The only exceptions to this general rule are certain instances where the Bureau is permitted to share some data with certain other government agencies provided that the data is stripped of any personal identifying information. Exactly how those provisions of the law might square with any effort to use data from other government agencies to determine the accuracy of census responses is unclear from the information that’s been provided, but based on how the law reads it seems clear that sharing data with other agencies except in the limited cases permitted by law would be problematic at best.
Finally, there is the political impact that all of this could have going forward. The states challenging the law relied primarily on the issue of non-participation due to fears about data sharing in their lawsuits against the Trump Administration. The reasons for that seem obvious. If it turns out to be the case that Census participation is adversely impacted by the citizenship question. it is likely to adversely impact states such as New York, California, Arizona, and others that have large Latino populations who are already at risk of being undercounted due to the fact that they generally live in the shadows. As Michael Wines notes at The New York Times, this could have an impact on politics for decades to come.

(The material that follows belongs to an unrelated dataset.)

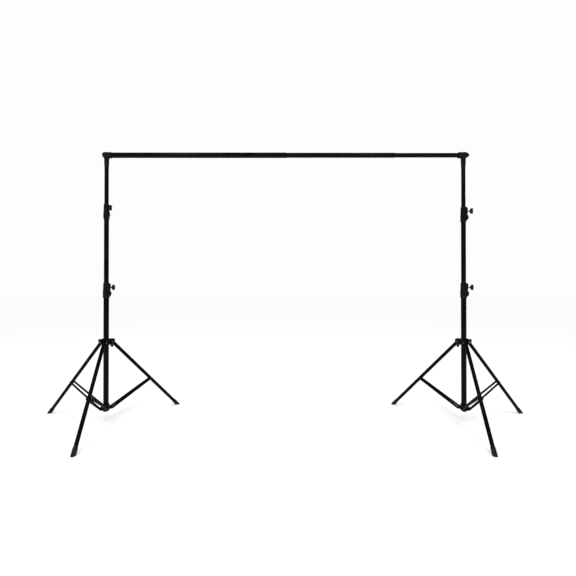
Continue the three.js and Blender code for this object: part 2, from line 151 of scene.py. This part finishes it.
def make_floor():
    mesh = bpy.data.meshes.new("floor")
    size = 60
    mesh.from_pydata(
        [(-size, -size, 0), (size, -size, 0), (size, size, 0), (-size, size, 0)], [], [(0, 1, 2, 3)]
    )
    floor = bpy.data.objects.new("floor", mesh)
    bpy.context.collection.objects.link(floor)
    material = bpy.data.materials.new("floor_paper")
    tree = node_tree(material)
    diffuse = tree.nodes.new("ShaderNodeBsdfDiffuse")
    diffuse.inputs["Color"].default_value = (0.985, 0.982, 0.985, 1)
    out = tree.nodes.new("ShaderNodeOutputMaterial")
    tree.links.new(diffuse.outputs[0], out.inputs[0])
    mesh.materials.append(material)


# Two narrow softboxes high in front of the stands, and a weak warm fill from the front left.
def make_lights():
    y = POST["left"].y
    for side, x in (("left", -1.9), ("right", 1.9)):
        area_light(f"softbox_{side}", (x, y - 2.1, 4.4), (0.45, 1.6), 36, (x * 0.8, -0.3, 0.3))
    area_light("front_fill", (-2.4, y - 4.5, 3.4), (1.6, 1.6), 22, (0, 0, 1.2), (1, 0.99, 0.93))


make_camera()
make_world()
make_floor()
make_lights()

# ---- materials --------------------------------------------------------------------------------


class Nodes:
    """A short way to build a node tree round one Principled shader."""

    def __init__(self, name):
        self.material = bpy.data.materials.new(name)
        self.tree = node_tree(self.material)
        self.shader = self.add("ShaderNodeBsdfPrincipled")
        out = self.add("ShaderNodeOutputMaterial")
        self.link(self.shader.outputs[0], out.inputs[0])
        self.coordinates = self.add("ShaderNodeTexCoord").outputs["Object"]

    def add(self, kind, **values):
        node = self.tree.nodes.new(kind)
        for key, value in values.items():
            setattr(node, key, value)
        return node

    def link(self, a, b):
        self.tree.links.new(a, b)

    def stretched(self, x, y, z):
        mapping = self.add("ShaderNodeMapping")
        mapping.inputs["Scale"].default_value = (x, y, z)
        self.link(self.coordinates, mapping.inputs["Vector"])
        return mapping.outputs[0]

    def noise(self, scale, detail=3.0, vector=None, roughness=0.5):
        node = self.add("ShaderNodeTexNoise")
        node.inputs["Scale"].default_value = scale
        node.inputs["Detail"].default_value = detail
        node.inputs["Roughness"].default_value = roughness
        self.link(vector or self.coordinates, node.inputs["Vector"])
        return node.outputs[0]

    def ramp(self, value, low, high, start=0.3, end=0.7):
        node = self.add("ShaderNodeMapRange")
        node.inputs["From Min"].default_value = start
        node.inputs["From Max"].default_value = end
        node.inputs["To Min"].default_value = low
        node.inputs["To Max"].default_value = high
        self.link(value, node.inputs["Value"])
        return node.outputs[0]

    def mixed(self, factor, first, second):
        node = self.add("ShaderNodeMix", data_type="RGBA")
        for socket, value in ((node.inputs[6], first), (node.inputs[7], second)):
            if isinstance(value, tuple):
                socket.default_value = (*value, 1)
            else:
                self.link(value, socket)
        self.link(factor, node.inputs[0])
        return node.outputs[2]

    def product(self, a, b):
        node = self.add("ShaderNodeMath", operation="MULTIPLY")
        self.link(a, node.inputs[0])
        self.link(b, node.inputs[1])
        return node.outputs[0]

    def bump(self, height, distance, strength=1.0, normal=None):
        node = self.add("ShaderNodeBump")
        node.inputs["Distance"].default_value = distance
        node.inputs["Strength"].default_value = strength
        self.link(height, node.inputs["Height"])
        if normal:
            self.link(normal, node.inputs["Normal"])
        return node.outputs[0]

    def set(self, **values):
        for key, value in values.items():
            socket = self.shader.inputs[key.replace("_", " ")]
            if isinstance(value, (int, float)):
                socket.default_value = value
            elif isinstance(value, tuple):
                socket.default_value = (*value, 1)
            else:
                self.link(value, socket)
        return self.material


# Black enamel: a faint cloud, orange peel, and patches of fine scratches drawn out one way.
def enamel(name, scratch_scale, wear, shine=0.045):
    n = Nodes(name)
    cloud = n.ramp(n.noise(9), 0, 1)
    colour = n.mixed(cloud, (0.0016, 0.0016, 0.0008), (0.0042, 0.0042, 0.0022))
    scratches = n.ramp(n.noise(1.0, 2.0, n.stretched(*scratch_scale)), 0, 1, 0.66, 0.74)
    patches = n.ramp(n.noise(14, 4.0), 0, 1, 0.48, 0.62)
    worn = n.product(scratches, patches)
    faint = n.ramp(worn, 0, wear, 0, 1)
    colour = n.mixed(faint, colour, (0.045, 0.044, 0.039))
    rough = n.ramp(n.noise(38, 4.0), 0.24, 0.42)
    peel = n.bump(n.noise(620, 2.0), 0.00012, 0.55)
    normal = n.bump(worn, 0.00008, 0.5, peel)
    return n.set(
        Base_Color=colour,
        Roughness=rough,
        Normal=normal,
        Specular_IOR_Level=shine,
        Coat_Weight=0.02,
        Coat_Roughness=0.15,
    )


# Moulded black plastic or powder-coated casting: a fine grain, with paler rubbed patches.
def moulded(name, dark, pale, grain, rough):
    n = Nodes(name)
    cloud = n.ramp(n.noise(24, 4.0), 0, 1)
    rubbed = n.ramp(n.noise(75, 5.0, roughness=0.62), 0, 0.5, 0.56, 0.74)
    colour = n.mixed(cloud, dark, pale)
    colour = n.mixed(rubbed, colour, tuple(c * 2.1 for c in pale))
    surface = n.ramp(n.noise(55, 3.0), rough - 0.07, rough + 0.09)
    coarse = n.bump(n.noise(grain, 2.0), 0.0002, 0.6)
    fine = n.bump(n.noise(grain * 3.1, 1.0), 0.00006, 0.5, coarse)
    return n.set(Base_Color=colour, Roughness=surface, Normal=fine, Specular_IOR_Level=0.14)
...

These, however, are all policy questions that are not the proper purview of the Courts. The sole question before the Justices was whether or not including the Census question violates the Constitution or some provision of Federal law. On that question, there appears to be a solid majority of Justices ready to say that the answer is “no” and that there is no legal reason why the question should be allowed to go forward as planned. While there is, as I’ve said before. a risk in misreading the outcome of a case based on the questions asked at oral argument this appears to be one of those cases where it’s not much of a gamble. In any case, we will see what the Court actually decides when a decision is released, most likely near the end of the Court’s current term in June. In the meantime, you can read the pleadings in this matter at the SCOTUSBlog information page for this case.